Лидия уходит, а я выбираюсь из постели. Как медведь из берлоги. По-другому этот путь назвать невозможно.
Время обеденное, и из кухни раздаются аппетитные запахи.
— Сейчас бы покушать, — подмечаю я.
— Машу позовем?
— Не надо, бедная девчонка все утро меня выхаживала, а вы как черти смеялись над ней.
— Ну извини, смешно было. Она как жена вокруг тебя крутилась.
— Только жены мне не хватало для полного счастья!
Обедаем наскоро сваренным супом, на этот раз орудуем на кухне все вместе, вчетвером, чтобы быстрее было — кто чистит картошку, кто морковку крошит, Миша борется с худой курицей, пытается поджечь все ее волоски. Серега ему помогает.
Глядя на их потуги становится страшновато, такое ощущение, что парни намерены сжечь труп курицы, оставить насс пустой похлебкой.
* * *
Целый день зубрежки не проходит для меня даром. Всё, что учил до этого, укладывается в голове
Вечером звоню Нике, спрашиваю про Валентину.
— Когда она будет у тебя?
— Не раньше, чем через неделю. У нее же сессия. А тебе учиться не нужно? О развлечениях всё думаешь? — смеется она. — Не по-комсомольски это, Сомов. Какой-то ты неправильный.

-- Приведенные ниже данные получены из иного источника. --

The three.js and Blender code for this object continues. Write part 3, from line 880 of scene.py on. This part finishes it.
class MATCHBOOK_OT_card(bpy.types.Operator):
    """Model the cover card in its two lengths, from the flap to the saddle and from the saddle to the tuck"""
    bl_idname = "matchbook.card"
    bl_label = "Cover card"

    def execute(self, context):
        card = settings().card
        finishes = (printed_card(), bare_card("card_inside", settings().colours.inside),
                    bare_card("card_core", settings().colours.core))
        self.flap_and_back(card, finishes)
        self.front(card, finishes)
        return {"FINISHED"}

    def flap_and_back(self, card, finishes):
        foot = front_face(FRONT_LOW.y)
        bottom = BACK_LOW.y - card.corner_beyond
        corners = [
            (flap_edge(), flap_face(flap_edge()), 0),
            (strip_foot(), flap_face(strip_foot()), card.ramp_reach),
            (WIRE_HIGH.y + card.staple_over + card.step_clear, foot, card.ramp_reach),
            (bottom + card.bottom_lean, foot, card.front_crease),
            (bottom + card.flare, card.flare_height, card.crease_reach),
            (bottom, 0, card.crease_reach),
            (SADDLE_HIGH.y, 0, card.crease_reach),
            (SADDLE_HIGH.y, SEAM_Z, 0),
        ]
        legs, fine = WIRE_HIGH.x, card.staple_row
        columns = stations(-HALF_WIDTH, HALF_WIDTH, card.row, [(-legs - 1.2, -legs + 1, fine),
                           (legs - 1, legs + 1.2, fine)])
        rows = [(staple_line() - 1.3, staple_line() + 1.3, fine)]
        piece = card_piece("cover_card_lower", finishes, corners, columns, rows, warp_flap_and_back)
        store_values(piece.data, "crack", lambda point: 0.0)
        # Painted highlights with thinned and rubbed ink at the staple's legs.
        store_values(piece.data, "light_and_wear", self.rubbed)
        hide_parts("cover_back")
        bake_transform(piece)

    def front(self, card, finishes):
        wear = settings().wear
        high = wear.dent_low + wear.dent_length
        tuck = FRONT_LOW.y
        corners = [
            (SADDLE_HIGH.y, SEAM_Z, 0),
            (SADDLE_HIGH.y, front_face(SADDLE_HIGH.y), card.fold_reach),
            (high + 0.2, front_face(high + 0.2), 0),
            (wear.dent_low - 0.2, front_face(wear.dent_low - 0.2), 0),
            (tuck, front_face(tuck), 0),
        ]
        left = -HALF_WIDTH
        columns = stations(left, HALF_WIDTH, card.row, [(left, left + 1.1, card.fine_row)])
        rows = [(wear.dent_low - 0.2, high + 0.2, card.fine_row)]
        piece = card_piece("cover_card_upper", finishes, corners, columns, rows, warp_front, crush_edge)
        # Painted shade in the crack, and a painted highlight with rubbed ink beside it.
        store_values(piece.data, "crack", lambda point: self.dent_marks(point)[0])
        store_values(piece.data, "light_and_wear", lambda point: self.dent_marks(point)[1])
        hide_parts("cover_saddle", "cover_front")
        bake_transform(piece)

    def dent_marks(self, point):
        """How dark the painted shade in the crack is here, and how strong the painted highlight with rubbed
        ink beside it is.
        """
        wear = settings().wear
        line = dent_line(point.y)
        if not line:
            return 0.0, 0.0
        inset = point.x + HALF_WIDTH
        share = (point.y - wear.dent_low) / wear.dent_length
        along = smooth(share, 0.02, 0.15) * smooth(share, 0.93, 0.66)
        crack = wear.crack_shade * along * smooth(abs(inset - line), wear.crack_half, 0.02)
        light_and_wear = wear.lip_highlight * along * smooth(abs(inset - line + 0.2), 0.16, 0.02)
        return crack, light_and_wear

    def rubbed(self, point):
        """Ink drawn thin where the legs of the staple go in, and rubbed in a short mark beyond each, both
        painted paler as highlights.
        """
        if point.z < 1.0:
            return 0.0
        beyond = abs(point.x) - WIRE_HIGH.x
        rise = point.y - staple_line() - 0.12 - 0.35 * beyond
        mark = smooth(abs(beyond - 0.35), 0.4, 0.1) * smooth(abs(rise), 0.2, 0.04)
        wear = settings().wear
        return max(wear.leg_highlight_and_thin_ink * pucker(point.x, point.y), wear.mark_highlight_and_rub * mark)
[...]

— Не тебе учить меня жить по-советски. Тебе бы родиться в другое время в другом месте, Ника.
— И ты меня не учи жизни. Я на своем месте, между прочим, так как я никто не умеет собирать информацию. Ясно?
— Твои методы заценили бы милиционеры и следователи, но точно не журналисты. И не Мартынов…
— Шантажируешь?
— Упаси меня связаться с тобой.
— Если нужно найти Сиинчкину, езжай к ней. На автобус деньги еще остались?
Хмыкаю. Она думает, что я без нее денег не заработаю?
Столица огромная, здесь много деньжат. В крайнем случае, пойду разгружать вагоны, но хлебать похлебку без тушенки не буду.
Доехать до Вали — проблема, дозвониться — также.
Дело не в том, что в 1976 году еще не все советские квартиры телефонизированы, не хватает номеров, люди стоят в очередях годами, ждут новые АТС. Дело в другом -телефон у девушки имеется — как положено, красный с циферблатом, в котором пальцы иногда застревают, если вовремя не вытащить, но Валентина не отвечает на звонки. Всё время занято, идут короткие раздражающие гудки. То ли трубку неправильно положила, то ли всё время разговаривает по телефону. Болтушка — находка для шпиона.